Your goal
Each entry below must be repeated word for word.
— start of Dataset records —
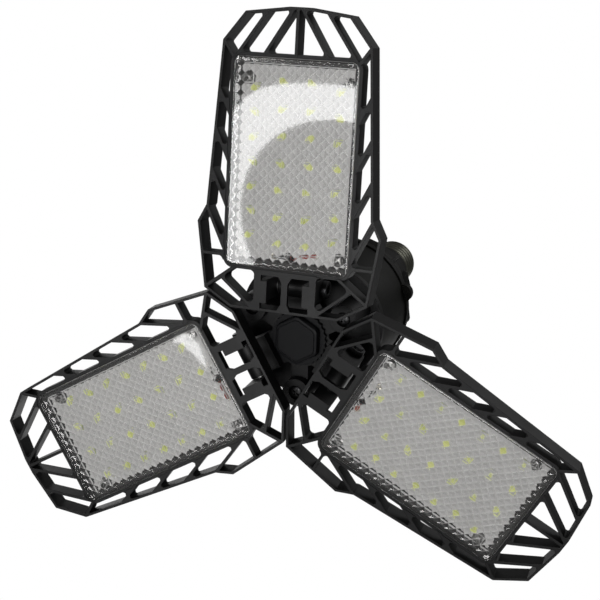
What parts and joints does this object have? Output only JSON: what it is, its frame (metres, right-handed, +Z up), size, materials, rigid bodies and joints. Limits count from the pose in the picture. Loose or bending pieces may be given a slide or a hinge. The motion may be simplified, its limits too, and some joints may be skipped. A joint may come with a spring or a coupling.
{
  "type": "folding garage light",
  "caption": "Three-panel folding LED light on a screw base: open slanted-rib frames round ribbed clear lenses, each hinged to a central hub under a round driver housing.",
  "frame": {"origin": "on the light's axis, at the lower rim of the screw shell", "axes": "+Z up along the screw base into the lampholder; -Y towards the front panel, which is the upper one in the picture"},
  "size_m": [0.3013, 0.269, 0.203],
  "materials": {
    "frame_paint": "satin",
    "hub_paint": "satin",
    "housing_plastic": "satin",
    "cap_plastic": "satin",
    "ring_plastic": "matte",
    "lens_clear": "gloss",
    "board_white": "satin",
    "chip_phosphor": "satin",
    "seal_rubber": "matte",
    "lead_red": "satin",
    "screw_steel": "satin",
    "bolt_black": "satin",
    "base_metal": "satin",
    "base_glass": "gloss",
    "contact_brass": "satin",
    "driver_laminate": "satin",
    "driver_casings": "satin"
  },
  "bodies": {
    "hub": {"screw_shell": "base_metal", "base_insulator": "base_glass", "centre_contact": "contact_brass", "base_collar": "housing_plastic", "driver_housing": "housing_plastic", "housing_cone": "housing_plastic", "housing_cover": "hub_paint", "lug_screws": "screw_steel", "hub_body": "hub_paint", "lock_ring": "ring_plastic", "hex_cap": "cap_plastic", "post_screws": "screw_steel", "driver_board": "driver_laminate", "driver_parts": "driver_casings", "hub_grommets": "seal_rubber"},
    "panel_front": {"frame_front": "frame_paint", "lens_front": "lens_clear", "gasket_front": "seal_rubber", "light_board_front": "board_white", "chips_front": "chip_phosphor", "board_screws_front": "screw_steel", "lead_grommet_front": "seal_rubber", "lead_ends_front": "lead_red", "hinge_bolt_front": "bolt_black", "hinge_nut_front": "bolt_black", "washers_front": "screw_steel"},
    "panel_right": {"frame_right": "frame_paint", "lens_right": "lens_clear", "gasket_right": "seal_rubber", "light_board_right": "board_white", "chips_right": "chip_phosphor", "board_screws_right": "screw_steel", "lead_grommet_right": "seal_rubber", "lead_ends_right": "lead_red", "hinge_bolt_right": "bolt_black", "hinge_nut_right": "bolt_black", "washers_right": "screw_steel"},
    "panel_left": {"frame_left": "frame_paint", "lens_left": "lens_clear", "gasket_left": "seal_rubber", "light_board_left": "board_white", "chips_left": "chip_phosphor", "board_screws_left": "screw_steel", "lead_grommet_left": "seal_rubber", "lead_ends_left": "lead_red", "hinge_bolt_left": "bolt_black", "hinge_nut_left": "bolt_black", "washers_left": "screw_steel"}
  },
  "joints": [
    {"name": "front_fold", "type": "hinge", "parent": "hub", "child": "panel_front", "pos_m": [0, -0.0276, -0.1383], "axis": [-1, 0, 0], "range_deg": [-4.9, 84.6]},
    {"name": "right_fold", "type": "hinge", "parent": "hub", "child": "panel_right", "pos_m": [0.0239, 0.0138, -0.1383], "axis": [0.5, -0.866, 0], "range_deg": [-3.7, 85.8]},
    {"name": "left_fold", "type": "hinge", "parent": "hub", "child": "panel_left", "pos_m": [-0.0239, 0.0138, -0.1383], "axis": [0.5, 0.866, 0], "range_deg": [0, 96.7]}
  ]
}
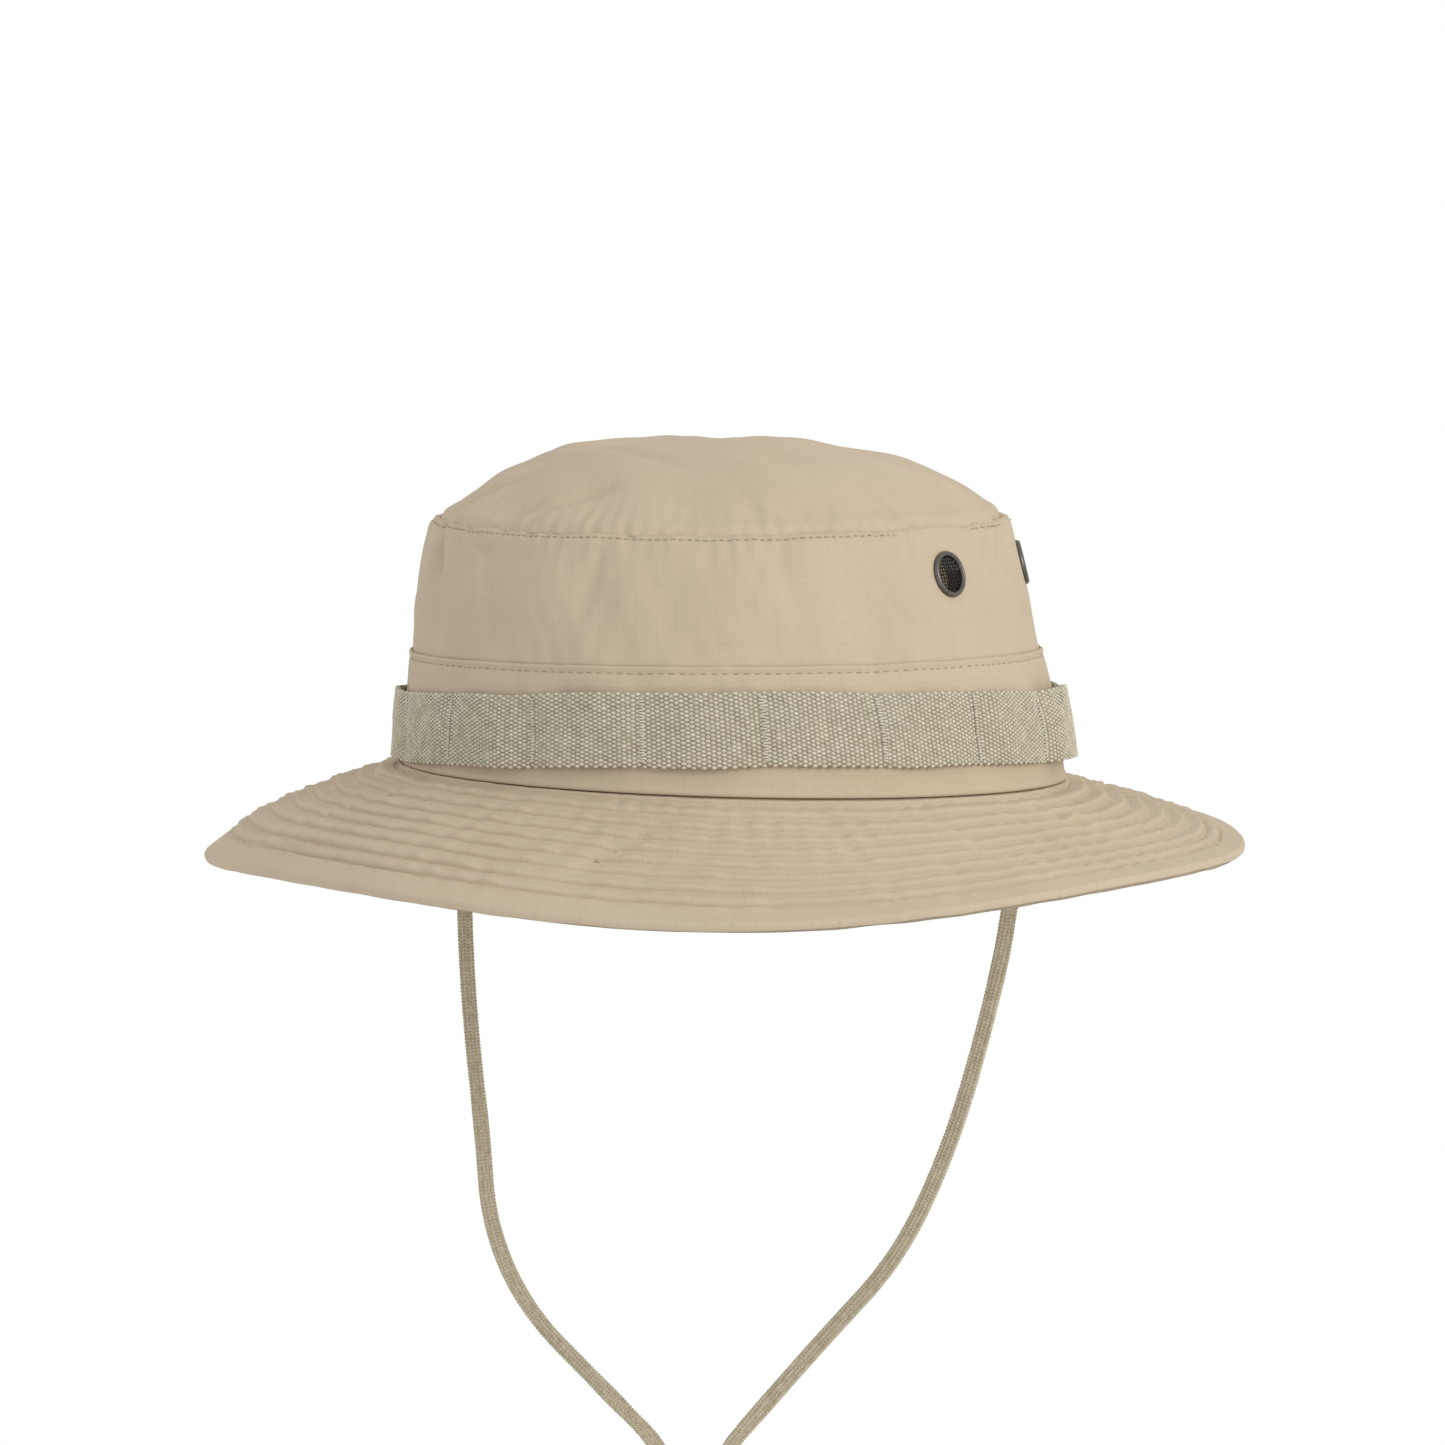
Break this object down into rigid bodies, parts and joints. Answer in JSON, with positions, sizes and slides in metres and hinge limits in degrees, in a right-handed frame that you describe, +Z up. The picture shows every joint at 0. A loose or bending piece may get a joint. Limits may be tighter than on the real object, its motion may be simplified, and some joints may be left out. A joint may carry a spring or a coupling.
{
  "type": "boonie hat",
  "caption": "Soft wide-brimmed field hat with a round crown, a stitched sloping brim, a webbing band of foliage loops, screened side vents and a chin cord with a sliding keeper.",
  "frame": {"origin": "centre of the head opening, on the seam where the crown meets the brim", "axes": "+Z up through the crown, -Y to the front of the hat, +X to the wearer's left, which is the viewer's right from the front"},
  "size_m": [0.2966, 0.3134, 0.4314],
  "materials": {
    "cotton_ripstop": "washed cotton ripstop, matt",
    "cotton_tape": "soft twill tape, matt",
    "cotton_canvas": "stiff interlining canvas",
    "label_tape": "blank woven label tape",
    "woven_webbing": "coarse woven webbing",
    "sewing_thread": "sewing thread",
    "blackened_metal": "blackened brass, satin",
    "braided_lace": "flat braided lace, matt",
    "brown_leather": "vegetable-tanned leather, satin"
  },
  "bodies": {
    "hat": {"crown_top": "cotton_ripstop", "crown_side": "cotton_ripstop", "crown_band": "cotton_ripstop", "sweatband": "cotton_tape", "care_label": "label_tape", "foliage_webbing": "woven_webbing", "webbing_bartacks": "sewing_thread", "brim_upper": "cotton_ripstop", "brim_interlining": "cotton_canvas", "brim_lower": "cotton_ripstop", "vent_shell_front_right": "blackened_metal", "vent_screen_front_right": "blackened_metal", "vent_washer_front_right": "blackened_metal", "vent_shell_front_left": "blackened_metal", "vent_screen_front_left": "blackened_metal", "vent_washer_front_left": "blackened_metal", "vent_shell_rear_right": "blackened_metal", "vent_screen_rear_right": "blackened_metal", "vent_washer_rear_right": "blackened_metal", "vent_shell_rear_left": "blackened_metal", "vent_screen_rear_left": "blackened_metal", "vent_washer_rear_left": "blackened_metal", "cord_anchor_left": "braided_lace", "cord_anchor_right": "braided_lace"},
    "chin_cord": {"chin_cord_left": "braided_lace", "chin_cord_right": "braided_lace", "end_knot": "braided_lace"},
    "keeper": {"cord_keeper": "brown_leather"}
  },
  "joints": [
    {"name": "cord_swing", "type": "hinge", "parent": "hat", "child": "chin_cord", "pos_m": [0, 0, -0.006], "axis": [1, 0, 0], "range_deg": [-70, 70]},
    {"name": "keeper_slide", "type": "slide", "parent": "chin_cord", "child": "keeper", "axis": [0, 0, -1], "range_m": [0, 0.055]}
  ]
}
— end of Dataset records —
Solution to the problem
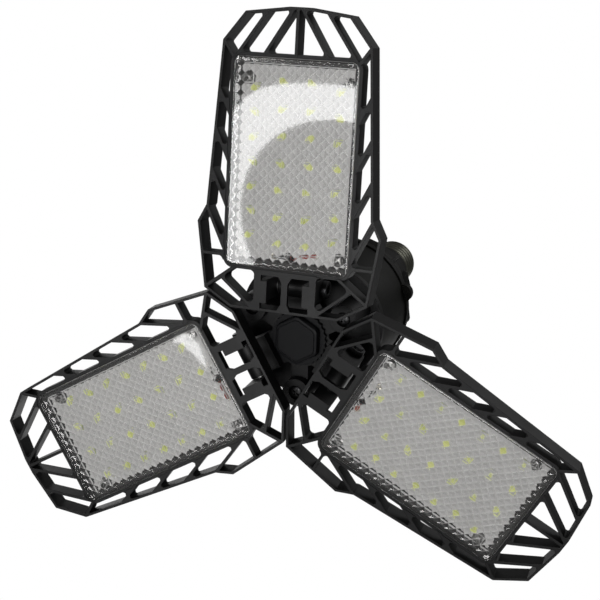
What parts and joints does this object have? Output only JSON: what it is, its frame (metres, right-handed, +Z up), size, materials, rigid bodies and joints. Limits count from the pose in the picture. Loose or bending pieces may be given a slide or a hinge. The motion may be simplified, its limits too, and some joints may be skipped. A joint may come with a spring or a coupling.
{
  "type": "folding garage light",
  "caption": "Three-panel folding LED light on a screw base: open slanted-rib frames round ribbed clear lenses, each hinged to a central hub under a round driver housing.",
  "frame": {"origin": "on the light's axis, at the lower rim of the screw shell", "axes": "+Z up along the screw base into the lampholder; -Y towards the front panel, which is the upper one in the picture"},
  "size_m": [0.3013, 0.269, 0.203],
  "materials": {
    "frame_paint": "satin",
    "hub_paint": "satin",
    "housing_plastic": "satin",
    "cap_plastic": "satin",
    "ring_plastic": "matte",
    "lens_clear": "gloss",
    "board_white": "satin",
    "chip_phosphor": "satin",
    "seal_rubber": "matte",
    "lead_red": "satin",
    "screw_steel": "satin",
    "bolt_black": "satin",
    "base_metal": "satin",
    "base_glass": "gloss",
    "contact_brass": "satin",
    "driver_laminate": "satin",
    "driver_casings": "satin"
  },
  "bodies": {
    "hub": {"screw_shell": "base_metal", "base_insulator": "base_glass", "centre_contact": "contact_brass", "base_collar": "housing_plastic", "driver_housing": "housing_plastic", "housing_cone": "housing_plastic", "housing_cover": "hub_paint", "lug_screws": "screw_steel", "hub_body": "hub_paint", "lock_ring": "ring_plastic", "hex_cap": "cap_plastic", "post_screws": "screw_steel", "driver_board": "driver_laminate", "driver_parts": "driver_casings", "hub_grommets": "seal_rubber"},
    "panel_front": {"frame_front": "frame_paint", "lens_front": "lens_clear", "gasket_front": "seal_rubber", "light_board_front": "board_white", "chips_front": "chip_phosphor", "board_screws_front": "screw_steel", "lead_grommet_front": "seal_rubber", "lead_ends_front": "lead_red", "hinge_bolt_front": "bolt_black", "hinge_nut_front": "bolt_black", "washers_front": "screw_steel"},
    "panel_right": {"frame_right": "frame_paint", "lens_right": "lens_clear", "gasket_right": "seal_rubber", "light_board_right": "board_white", "chips_right": "chip_phosphor", "board_screws_right": "screw_steel", "lead_grommet_right": "seal_rubber", "lead_ends_right": "lead_red", "hinge_bolt_right": "bolt_black", "hinge_nut_right": "bolt_black", "washers_right": "screw_steel"},
    "panel_left": {"frame_left": "frame_paint", "lens_left": "lens_clear", "gasket_left": "seal_rubber", "light_board_left": "board_white", "chips_left": "chip_phosphor", "board_screws_left": "screw_steel", "lead_grommet_left": "seal_rubber", "lead_ends_left": "lead_red", "hinge_bolt_left": "bolt_black", "hinge_nut_left": "bolt_black", "washers_left": "screw_steel"}
  },
  "joints": [
    {"name": "front_fold", "type": "hinge", "parent": "hub", "child": "panel_front", "pos_m": [0, -0.0276, -0.1383], "axis": [-1, 0, 0], "range_deg": [-4.9, 84.6]},
    {"name": "right_fold", "type": "hinge", "parent": "hub", "child": "panel_right", "pos_m": [0.0239, 0.0138, -0.1383], "axis": [0.5, -0.866, 0], "range_deg": [-3.7, 85.8]},
    {"name": "left_fold", "type": "hinge", "parent": "hub", "child": "panel_left", "pos_m": [-0.0239, 0.0138, -0.1383], "axis": [0.5, 0.866, 0], "range_deg": [0, 96.7]}
  ]
}
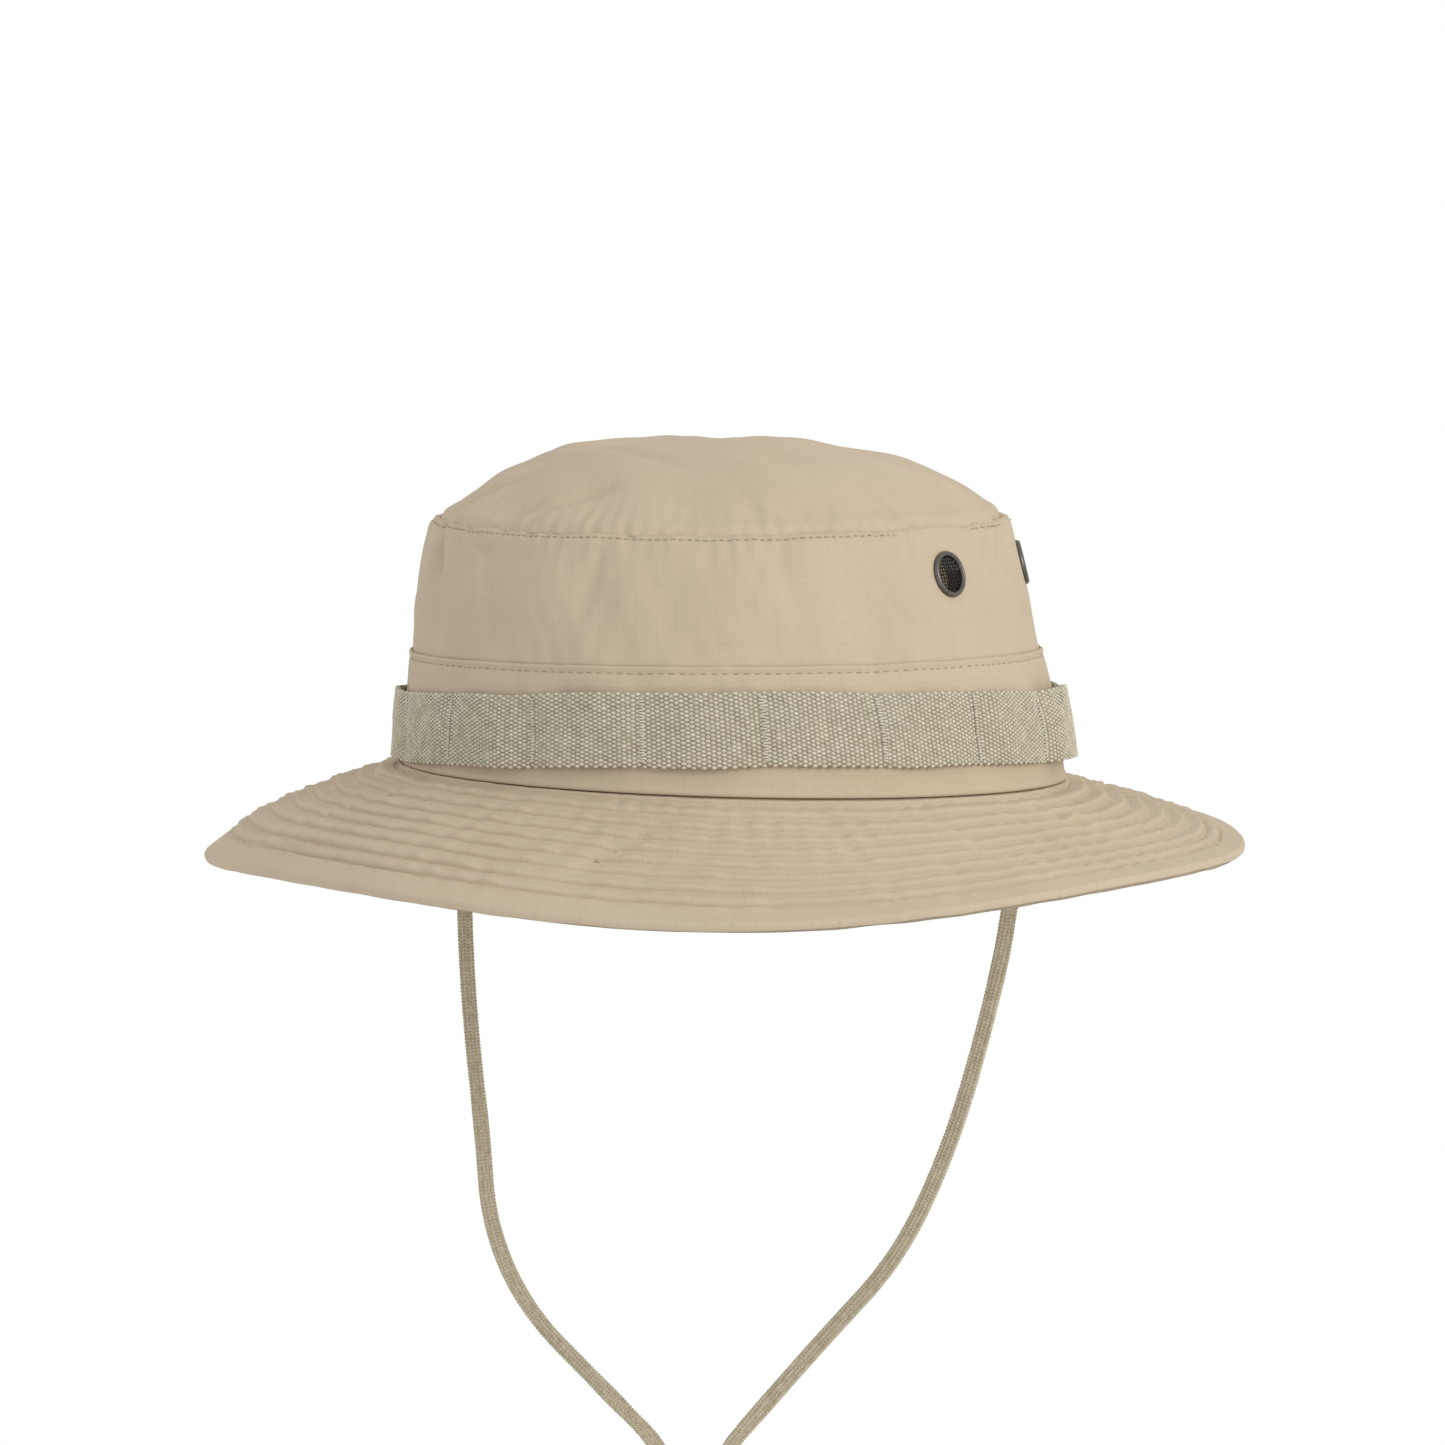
Break this object down into rigid bodies, parts and joints. Answer in JSON, with positions, sizes and slides in metres and hinge limits in degrees, in a right-handed frame that you describe, +Z up. The picture shows every joint at 0. A loose or bending piece may get a joint. Limits may be tighter than on the real object, its motion may be simplified, and some joints may be left out. A joint may carry a spring or a coupling.
{
  "type": "boonie hat",
  "caption": "Soft wide-brimmed field hat with a round crown, a stitched sloping brim, a webbing band of foliage loops, screened side vents and a chin cord with a sliding keeper.",
  "frame": {"origin": "centre of the head opening, on the seam where the crown meets the brim", "axes": "+Z up through the crown, -Y to the front of the hat, +X to the wearer's left, which is the viewer's right from the front"},
  "size_m": [0.2966, 0.3134, 0.4314],
  "materials": {
    "cotton_ripstop": "washed cotton ripstop, matt",
    "cotton_tape": "soft twill tape, matt",
    "cotton_canvas": "stiff interlining canvas",
    "label_tape": "blank woven label tape",
    "woven_webbing": "coarse woven webbing",
    "sewing_thread": "sewing thread",
    "blackened_metal": "blackened brass, satin",
    "braided_lace": "flat braided lace, matt",
    "brown_leather": "vegetable-tanned leather, satin"
  },
  "bodies": {
    "hat": {"crown_top": "cotton_ripstop", "crown_side": "cotton_ripstop", "crown_band": "cotton_ripstop", "sweatband": "cotton_tape", "care_label": "label_tape", "foliage_webbing": "woven_webbing", "webbing_bartacks": "sewing_thread", "brim_upper": "cotton_ripstop", "brim_interlining": "cotton_canvas", "brim_lower": "cotton_ripstop", "vent_shell_front_right": "blackened_metal", "vent_screen_front_right": "blackened_metal", "vent_washer_front_right": "blackened_metal", "vent_shell_front_left": "blackened_metal", "vent_screen_front_left": "blackened_metal", "vent_washer_front_left": "blackened_metal", "vent_shell_rear_right": "blackened_metal", "vent_screen_rear_right": "blackened_metal", "vent_washer_rear_right": "blackened_metal", "vent_shell_rear_left": "blackened_metal", "vent_screen_rear_left": "blackened_metal", "vent_washer_rear_left": "blackened_metal", "cord_anchor_left": "braided_lace", "cord_anchor_right": "braided_lace"},
    "chin_cord": {"chin_cord_left": "braided_lace", "chin_cord_right": "braided_lace", "end_knot": "braided_lace"},
    "keeper": {"cord_keeper": "brown_leather"}
  },
  "joints": [
    {"name": "cord_swing", "type": "hinge", "parent": "hat", "child": "chin_cord", "pos_m": [0, 0, -0.006], "axis": [1, 0, 0], "range_deg": [-70, 70]},
    {"name": "keeper_slide", "type": "slide", "parent": "chin_cord", "child": "keeper", "axis": [0, 0, -1], "range_m": [0, 0.055]}
  ]
}